Description of the task:
Determine how many lines contain the string "scene", then reply with that figure only.

[Data entries]
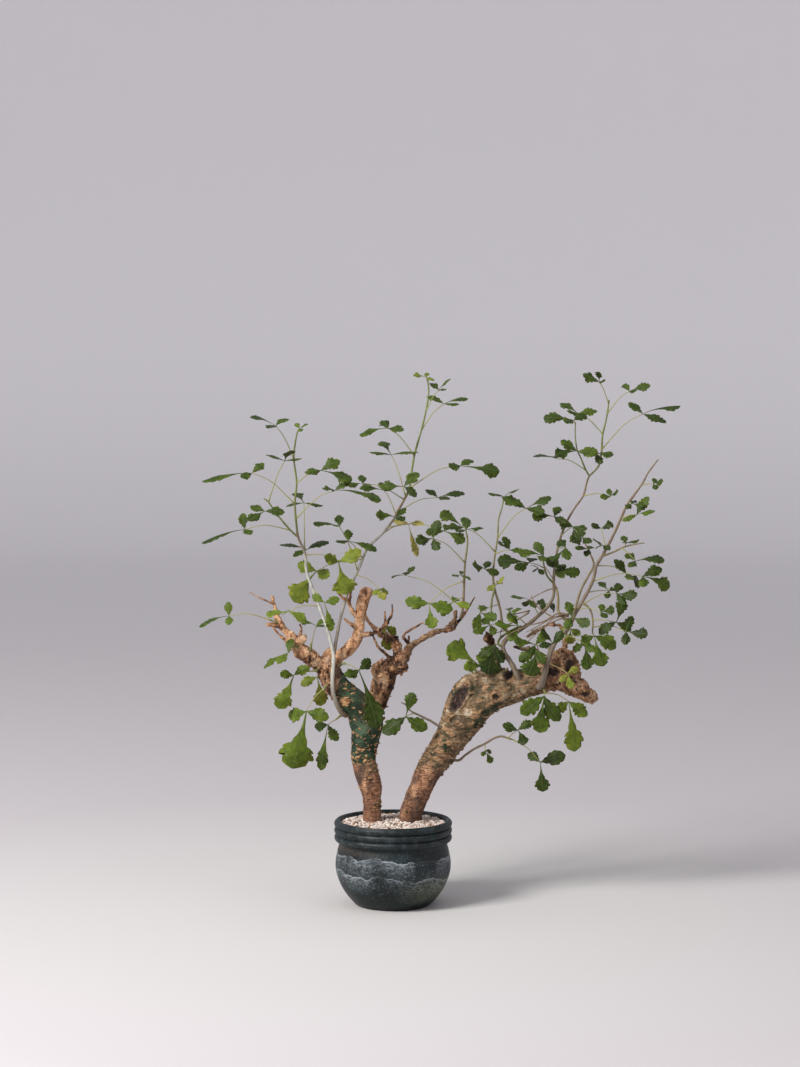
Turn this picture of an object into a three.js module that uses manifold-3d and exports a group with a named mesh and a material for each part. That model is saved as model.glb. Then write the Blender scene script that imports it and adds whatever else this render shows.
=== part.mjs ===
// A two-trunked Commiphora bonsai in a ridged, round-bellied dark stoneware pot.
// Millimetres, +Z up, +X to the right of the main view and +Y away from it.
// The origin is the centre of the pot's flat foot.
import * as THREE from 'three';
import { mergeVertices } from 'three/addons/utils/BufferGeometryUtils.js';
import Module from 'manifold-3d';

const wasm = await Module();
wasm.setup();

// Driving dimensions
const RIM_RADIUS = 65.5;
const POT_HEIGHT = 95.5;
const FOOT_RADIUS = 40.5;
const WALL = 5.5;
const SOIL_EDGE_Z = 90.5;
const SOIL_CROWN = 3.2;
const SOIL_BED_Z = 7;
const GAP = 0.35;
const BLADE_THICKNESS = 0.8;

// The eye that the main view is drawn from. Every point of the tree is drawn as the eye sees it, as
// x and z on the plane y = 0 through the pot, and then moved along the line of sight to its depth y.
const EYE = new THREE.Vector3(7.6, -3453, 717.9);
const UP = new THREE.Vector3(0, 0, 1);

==

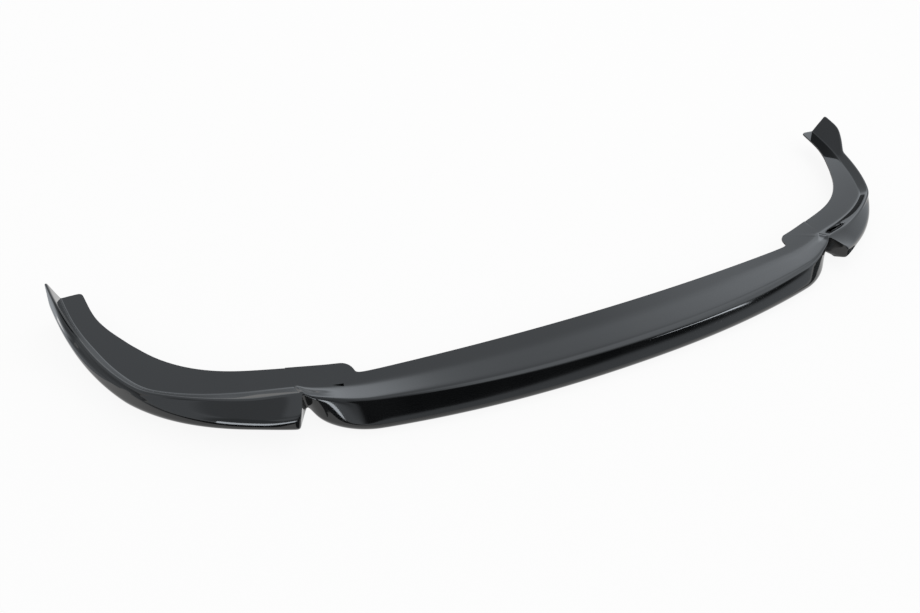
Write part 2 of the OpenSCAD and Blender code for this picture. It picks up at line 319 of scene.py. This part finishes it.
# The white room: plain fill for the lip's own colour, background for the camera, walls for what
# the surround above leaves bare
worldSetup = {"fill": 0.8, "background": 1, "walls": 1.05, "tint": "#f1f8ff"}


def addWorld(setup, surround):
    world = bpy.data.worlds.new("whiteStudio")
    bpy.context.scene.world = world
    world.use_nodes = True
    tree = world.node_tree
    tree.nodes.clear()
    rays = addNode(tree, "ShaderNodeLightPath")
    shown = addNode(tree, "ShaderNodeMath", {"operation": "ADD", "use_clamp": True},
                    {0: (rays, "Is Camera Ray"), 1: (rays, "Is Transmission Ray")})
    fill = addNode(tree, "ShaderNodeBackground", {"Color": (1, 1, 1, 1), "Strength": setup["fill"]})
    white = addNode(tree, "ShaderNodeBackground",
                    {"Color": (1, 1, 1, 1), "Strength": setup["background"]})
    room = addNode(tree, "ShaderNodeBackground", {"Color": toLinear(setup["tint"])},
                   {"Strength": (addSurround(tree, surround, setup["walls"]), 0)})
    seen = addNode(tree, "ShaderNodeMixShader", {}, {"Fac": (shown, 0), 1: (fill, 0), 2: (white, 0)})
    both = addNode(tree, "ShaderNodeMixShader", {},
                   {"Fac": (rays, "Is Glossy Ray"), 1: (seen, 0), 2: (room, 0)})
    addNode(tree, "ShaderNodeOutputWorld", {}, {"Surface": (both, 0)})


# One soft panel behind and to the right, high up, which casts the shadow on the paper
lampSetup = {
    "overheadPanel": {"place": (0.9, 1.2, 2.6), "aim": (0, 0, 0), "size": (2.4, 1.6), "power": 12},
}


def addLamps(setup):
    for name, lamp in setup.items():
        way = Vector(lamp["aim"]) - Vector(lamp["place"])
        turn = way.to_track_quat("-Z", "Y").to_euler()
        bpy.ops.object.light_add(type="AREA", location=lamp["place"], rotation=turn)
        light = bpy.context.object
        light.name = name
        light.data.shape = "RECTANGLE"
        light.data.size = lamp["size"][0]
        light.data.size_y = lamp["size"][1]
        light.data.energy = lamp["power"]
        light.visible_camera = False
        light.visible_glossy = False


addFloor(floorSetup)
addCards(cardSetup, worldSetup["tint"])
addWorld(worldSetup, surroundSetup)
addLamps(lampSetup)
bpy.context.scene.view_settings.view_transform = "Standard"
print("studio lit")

Final result:
4